Стрижу вообще не везло в этом путешествии. Мало того, что ежеминутные приступы рвоты кидали его ничком на большое эмалированное ведро, специально для этих целей поставленное посреди каюты, так еще и капитанская макака за что-то взъелась на него, норовя укусить, как только он оказывался в пределах досягаемости. Поэтому по каюте Стриж перемещался осторожно, широко расставляя ноги, словно заправский моряк, чтобы ненароком не угодить при нечаянном толчке в объятия кровожадной макаки. При этом он сипло матерился и показывал скалящей острые клыки обезьяне пистолет, обещая пристрелить ее без лишних слов в случае очередного покушения на его жизнь. Макака недоверчиво щелкала языком и делала неприличные жесты, которым, вне всякого сомнения, обучил ее хозяин.
— Ну что там говорит эта скотина, капитан? — вяло поинтересовался Стриж, завидев меня. Глаза у него были мутные, как у дохлой камбалы. — Долго нам еще плескаться в этой соленой луже или как?
— Что он может сказать, — ответил я, подходя к макаке и почесывая ей грудь. Меня обезьяна почему-то не трогала. Стриж по этому поводу неоднократно намекал, глупо ухмыляясь, что она признала во мне собрата по разуму, только бесхвостого, но я предпочитал не обращать на это внимания. Тем более что он, возможно, был прав. А как иначе объяснить тот факт, что мы на пару с этой макакой утюжим море, вместо того чтобы наслаждаться жизнью на берегу? — Говорит, к вечеру Сахалин будет в пределах видимости.
— То же самое он заливал нам и вчера, — скривился Стриж, поднося к губам бутылку. — Но я что-то до сих пор не вижу огней на горизонте.
— Сидя в каюте и не увидишь, — усмехнулся я. — Кэп твердит, что нам помешал шторм. Что ж, особых оснований не верить ему у нас пока нет. Посмотрим, что будет дальше.
— А дальше он либо к вечеру высадит нас на сахалинский берег, либо отправится кормить крабов, которых так любит ловить. — проворчал Стриж, тяжело поднимаясь с дивана и неожиданно шустро устремляясь к ведру. — Вместе со своей проклятущей обезьяной, — добавил он, когда ему полегчало, поднимая ко мне белое как мел лицо. — Вы, кстати, определились, в каком порту он собирается это сделать?
— Вроде бы в Корсакове, — неуверенно ответил я. — Слышал про такой?
— Нет, — качнул головой мой напарник и надолго припал к бутылке. — A-а, какая разница!
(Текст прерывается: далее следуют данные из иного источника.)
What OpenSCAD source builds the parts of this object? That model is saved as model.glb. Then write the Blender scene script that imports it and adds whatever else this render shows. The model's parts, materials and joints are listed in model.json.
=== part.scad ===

Тут все равно сплошная тьму-таракань, куда не сунься. Как тут люди-то еще живут, ума не приложу!
— Я тоже, — признался я. — Они, наверное…
В течение доброго часа мы пытались вообразить, что из себя представляют странные люди, по своей воле согласившиеся прозябать на бывшей царской каторге. Это занятие несколько поддержало Стрижа, вызвав на его лице слабое подобие улыбки. Что касается меня, то я хохотал во все горло, описывая этих чудаков, наверняка здорово одичавших вдали от цивилизации. За этим занятием нас и застал вошедший капитан.
— Подходим, — буркнул он, присаживаясь к столу и косясь на ведро, заботливо придерживаемое Стрижом, — Воняет в каюте черт те чем!
— Не черт те чем, а чистым ромом, — обиделся Стриж, — И вообще, ты поменьше принюхивайся, пока по сопатке не получил. У меня с этим не заржавеет.
— Да ладно. — отмахнулся капитан, придвигая к себе стакан с водкой и шмыгая красным обветренным носом. — Вы, ребята, лучше о своей сопатке теперь думайте. Я слово сдержал, корабль привел на Сахалин. Вот он, полюбуйтесь, — ткнул он пальцем в мутное стекло иллюминатора. — А вот что вы сейчас в свое оправдание говорить будете — это я хочу увидеть. Вот уж за кем точно не заржавеет, так это за нашей братвой, когда они с вас за сорванный рейс спрашивать начнут.